Instagram, like Twitter, can be an engaging social media platform when given the chance and I’ve now met a few San Franciscan Instagram users in real life and have begun real friendships. This will truly benefit me when I move to SF—nobody wants to start over without a few friends!
Facebook is for friends, not employers.
In my opinion, using Facebook to find your next job is a bad choice, unless you have friends or mutual friends that may be able to refer you or already work somewhere you’re applying. I truly believe that Facebook is for friends, not employers. If you’re going to try and use Facebook as a job hunting tool, utilize Facebook groups (and use them correctly). Put all professional contacts in one group and only post appropriate content to that group. Hide all other wall posts from your professional group and be mindful of photos you have posted. Consider turning on approvals for all external wall posts and tags. Don’t let your professional contacts see your location if you’re traveling for a job interview and don’t post about interviews. I think that Facebook is a great way to find mutual friends in other cities if you’re moving, but there is so much setup involved in configuring your security and maintaining it that looking for a job on Facebook seems wholly unproductive.

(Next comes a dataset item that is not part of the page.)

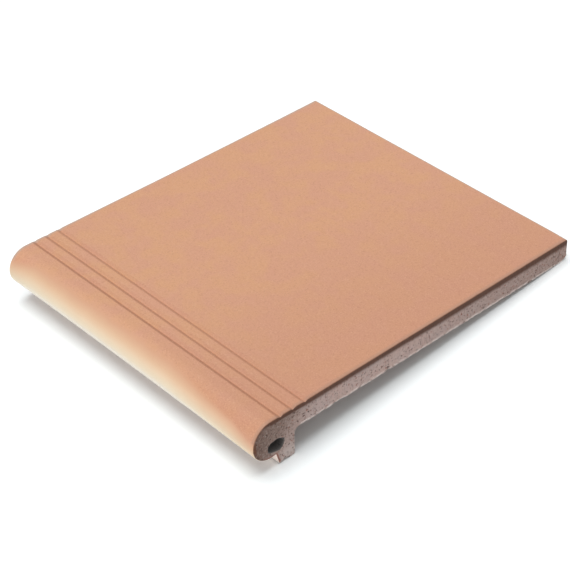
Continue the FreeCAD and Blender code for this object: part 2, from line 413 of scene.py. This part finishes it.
def scatterPores(outline, bore):
    # places and sizes of the pores of both cut ends, away from the edges and mostly small
    low, high = clay["poreSize"]
    pores = {-1: [], 1: list(bigPores)}
    for spots in pores.values():
        while len(spots) < clay["pores"]:
            spot = (random.uniform(0.002, tile["depth"] - 0.003), random.uniform(-0.042, -0.005))
            if not insidePolygon(spot, outline) or insidePolygon(spot, bore):
                continue
            size = low + (high - low) * random.random() ** 3
            if distanceTo(spot, outline) > size + 0.001:
                spots.append((*spot, size))
    return pores


def capSpots(ring, hollow, pores):
    # points of one cut end: both edges, then a loose grid and circles round the pores
    flat = [tuple(point) for point in ring + hollow]
    step = grid["cap"]
    z = -tile["footDrop"]
    while z < 0:
        y = 0
        while y < tile["depth"]:
            spot = (y + random.uniform(-0.25, 0.25) * step, z + random.uniform(-0.25, 0.25) * step)
            y += step
            if spot[1] < -tile["plate"] and spot[0] > heel + tile["root"]:
                continue
            # well inside the plate there is no need to test
            if -tile["plate"] + 0.0012 < spot[1] < -0.0032 and lastGroove < spot[0] < tail - 0.0045:
                flat.append(spot)
            elif insidePolygon(spot, ring) and not insidePolygon(spot, hollow):
                if min(distanceTo(spot, ring), distanceTo(spot, hollow)) > 0.5 * step:
                    flat.append(spot)
        z += step
    for y, z, size in pores:
        for reach, count in ((0.0, 1), (0.45, 6), (0.9, 10)):
            for k in range(count):
                turn = 2 * math.pi * k / count
                flat.append((y + reach * size * math.cos(turn), z + reach * size * math.sin(turn)))
    return flat


def loopEdges(first, count):
    return [(first + k, first + (k + 1) % count) for k in range(count)]


def weave(firsts, count, flip):
    # quads between rings that follow each other
    quads = []
    for here, there in zip(firsts, firsts[1:]):
        for k in range(count):
            step = (k + 1) % count
            quad = [here + k, here + step, there + step, there + k]
            quads.append(quad[::-1] if flip else quad)
    return quads


skinZone, cutZone, boreZone = range(3)     # the tile's three materials, in this order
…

I just can’t take Google+ seriously.
When Google+ launched, I was so excited! Finally, there was a competitor to Facebook and it used Circles! I was giddy with the concept of creating several small networks for targeted posts! I even tagged all of my friends on Facebook with an invite link asking them to join, but nobody ended up really using the service. Other than a few +1’s here or there (Google’s version of “Like”), I’ve had hardly any interaction on my Google+ account. What I really always want from Google is the ability to automatically aggregate all of my social networks (hello, hachi!) into one interface and the ability to selectively cross-post updates. In its current form, I just can’t take Google+ seriously, so I’ve started using Twoogle+ to post from my professional Twitter account to my public Google+ feed. This gives me good coverage and allows anyone to follow me on their network of choice.
18 5 / 2012
Need help? Ask for it.
Still on the hunt for a job and my job search hasn’t been as “social” as I’d like it to be, although I do scour Twitter, LinkedIn, and other social networks for leads.
I’m still looking for leads on SF-based Associate Product Manager, Product Manager, Analyst, and similar roles.

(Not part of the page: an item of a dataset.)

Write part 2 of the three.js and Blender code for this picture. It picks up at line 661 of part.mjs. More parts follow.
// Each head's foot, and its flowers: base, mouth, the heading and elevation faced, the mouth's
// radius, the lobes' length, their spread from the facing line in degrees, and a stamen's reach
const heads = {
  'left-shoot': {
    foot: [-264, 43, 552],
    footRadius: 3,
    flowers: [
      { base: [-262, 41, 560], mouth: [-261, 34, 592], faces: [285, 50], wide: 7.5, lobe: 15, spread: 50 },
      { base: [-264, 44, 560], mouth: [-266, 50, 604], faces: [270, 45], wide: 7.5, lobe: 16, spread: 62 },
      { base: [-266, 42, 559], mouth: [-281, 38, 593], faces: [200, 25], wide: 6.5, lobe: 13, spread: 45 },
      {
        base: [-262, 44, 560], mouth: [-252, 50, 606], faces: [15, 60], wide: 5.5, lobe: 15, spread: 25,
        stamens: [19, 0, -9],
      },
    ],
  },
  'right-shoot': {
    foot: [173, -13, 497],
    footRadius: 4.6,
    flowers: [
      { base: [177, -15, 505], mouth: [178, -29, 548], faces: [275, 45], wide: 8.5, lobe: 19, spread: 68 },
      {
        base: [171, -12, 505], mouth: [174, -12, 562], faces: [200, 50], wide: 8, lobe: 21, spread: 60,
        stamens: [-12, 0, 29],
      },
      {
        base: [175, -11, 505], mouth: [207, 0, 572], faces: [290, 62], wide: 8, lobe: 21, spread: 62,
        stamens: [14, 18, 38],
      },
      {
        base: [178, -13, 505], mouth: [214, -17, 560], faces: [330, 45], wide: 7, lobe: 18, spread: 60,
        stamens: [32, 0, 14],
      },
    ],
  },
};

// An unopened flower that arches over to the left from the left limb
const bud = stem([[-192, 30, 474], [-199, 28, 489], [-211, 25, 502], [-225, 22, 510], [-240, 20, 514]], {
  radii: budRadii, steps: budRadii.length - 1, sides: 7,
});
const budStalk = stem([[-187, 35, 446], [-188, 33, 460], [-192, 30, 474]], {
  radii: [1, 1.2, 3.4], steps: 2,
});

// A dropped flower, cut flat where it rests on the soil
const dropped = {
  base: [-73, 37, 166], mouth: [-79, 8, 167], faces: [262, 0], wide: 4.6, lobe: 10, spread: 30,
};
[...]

I think I’ll just try asking for help on Twitter. Maybe I can score a few RTs?
30 4 / 2012
YONOJ: You Only Need One Job
That’s what I keep telling myself. I’ve been submitting plenty of résumés, but nothing has come up… yet. You only need one job—YONOJ. I’ll make time for YOLO once this job search is over. The hunt continues!
I use LinkedIn to network with recruiters and connect with professional colleagues (who may have connections when they move on to new opportunities). I’ve become a fan of the recommendations feature lately. It feels great to give them and when you get an awesome one, it can really set you apart from other job candidates.
Path.To matches you to jobs based on your social network information (including LinkedIn), skills, and work environment preferences. It’s incredibly simple to use and it’s provided me leads that I haven’t found anywhere else! The only thing I’d change is allowing attachments when applying to jobs. I’ve spent a lot of time formatting my résumé and I’m unable to share it with the employer unless I click the “Apply via Company Website” button.
Craigslist is still a favorite. Easy to navigate, the search works perfectly (I use boolean operators to refine my search), and it’s an easy transaction… I find a job that interests me, I click the email link (usually, not always available), attach my cover letter (or compose it in email) and résumé and I’m done! No registration, no login, no job cart! Definitely not as customized to my preferences as Path.To, but enjoyable nonetheless.
And of course, my Huntsy account is ON FIRE tracking all of these jobs. It’s been a lifesaver. I can’t think of a time where I’ve had time to apply for a job the same time that I’ve seen it, so I’ve been using the +Huntsy bookmarklet incessantly. I enjoy the positive encouragement as I complete my daily to-dos. I can watch my progress move from red, to yellow, to green.